Additionally, one can see the problem of E-waste arising from this necessity to see as well. We can see the development of subsequent screens (LCD, LED) as resulting from a desire to see ever more clearly, resulting in the displacement of the CRT and its eventual demise as a figure in a landfill. That isn't to say that these newer technologies solve the problem. A report has indicated that LCD's still contain dangerous amounts of copper and lead. Another indicates about the same for LED screens.

What emblem can stand for this?

Part of my early posts attempted to account for the mixtures of outdated technologies with human desires to see, now expressed in different ways (fetishizing of VHS or cassette tapes in an era of DVD and digital images).
So, from an earlier project that used diffusion as a means to get across the issues of E-waste, perhaps we can add to that a dimension of a kind of seeing that has changed. I.E. IN a new image, we can put in formal elements of former ways of seeing.
My graduate thesis focuses on classical figures by which cinema has been understood (particularly the window and the mirror, the cinema is a ____). My move is to synthesize these forms and posit the cinema as a reflecting window, one that, for example, offers a window onto reality but also that reflects cultural associations, one that offers a window onto the world but also reflects the digital nonsense of pure symbolic, etc. etc.
Perhaps we can utilize this model for the image. The image will offer us a window onto E-Waste but reflect the modes of seeing that have produced the E-waste.
This doesn't change the image much, but it focuses it. From a pure depiction of E-waste, we must now integrate screens (see my "vertigo" image) but also their ability to signify simply as an apparatus.

How can this emblem be manipulated to show the universal subject its own image in the mirror?

We'll see the emblems of E-waste, manipulated to show us texture and diffusion.
But we'll see our mirror image in the scan lines and distortions (simulated, of course) associated with the CRT.

Instruction:

Tap into our fatal need to see that incorporates the poison of the earth. Use the experience of image + the images itself to get across these ideas of seeing oneself in those things that offer images.

As a formal technique, we might see these scan lines as doing something like Holbein's Ambassadors painting:
Lacan writes that this is a prime example because, looking into the image, we eventually see the death's head. This connection will need to be explored more, but I'm starting to intuit its potential.

Let's give it a try.

Monday, February 21, 2011

Fetish Object Methodology (a re-pressed email)

Hi everyone,

Dr.
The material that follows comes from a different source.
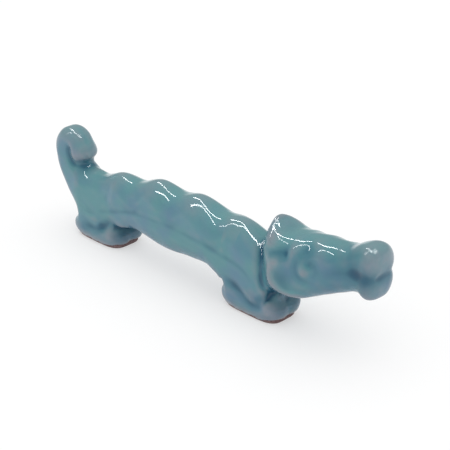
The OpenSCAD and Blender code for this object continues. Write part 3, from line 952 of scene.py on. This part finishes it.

Ulmer's lecture the other day got me trying to think about my disaster's fetish object, some of which was recently documented on the blog.

I guess I just want to be sure I understand the idea behind the search for the object. Dr. Ulmer said it was a feature in reality that, when a particular process came into contact with it (ship-building, in his case), causes the fatal accident to come into being (the making of pine tar). For this particular disaster, the issue at hand is the little red mollusk, the initiator of a fetish that, should it be satisfied, ties the objects' becoming to the eventual accident.

So, the idea would be to trace the object back from the accident to figure how that accident came to be part of the object's becoming?

So, looking into my accident, I figured that the majority of the problems associated with e-waste come as a cause of mishandling the various non ferrous metals that figure in computer (or CRT) construction. Things like lead, cadmium, beryllium, mercury, etc. are released when these things are mishandled and then affect the local environment and workers. So, looking into where these things figure in construction, we see that, for example, lead figures a lot in the process of construction (it's in the solder, the protective coating of CRT screens, etc.).

I'm not sure where to go here. Intuition sends me to the various problems that these metals seek to solve (making connections, reducing a screen's glare, etc.) as the fetish, but that seems a bit weak and perhaps not specific enough. From the example offered by Dr. Ulmer, it seems as though the fetish object shouldn't necessarily be figurative and metaphoric but something tangible (a shoe fetishist would never say that her/his fetish involves, y'know, protecting one's feet).

Ulmer's Response (edited for my own personal use):
The philosophers of event want to get at that dimension of the world that "indicts" (categorizes) us. There is no transcendence on the machinic side; its evolution is entirely immanent.

The fatality of the contamination at the Cabot Koppers site in Gainesville is that, for it to be otherwise, there would have had to have been no wooden ships, no colonization of the New World, etc. Where is the "decision"? The decision was not to pollute, but to "trade" (economy, circulation of goods).

to presume that my being may be discovered only outside, in the world, made to appear in the mode of image (in whatever media).

We scan the outside materiality of our disaster to locate a fetish (a thing more than itself, the condenses in an emblem the necessity of the history handed down to us (the indictment: you are this).

You choose it, but the point is to think the inevitability, the necessity, of E-Waste. For example, if Einstein couldn't get his paper on relativity published, and got promoted to head of Customs and lost interest in physics, there maybe wouldn't be cathode ray tubes (nor nuclear energy) (I'm just blathering now).

Atomic physics is just one angle. You mention the metallurgy involved (the convergence of many inventions in the equipment) and that could serve just as well. In our context, we are addressing some aspects of the question of ethics raised in Game Theory, the principle that one cooperates or defects. That is thinking from the side of the subject. What is our ethics, from the side of the object?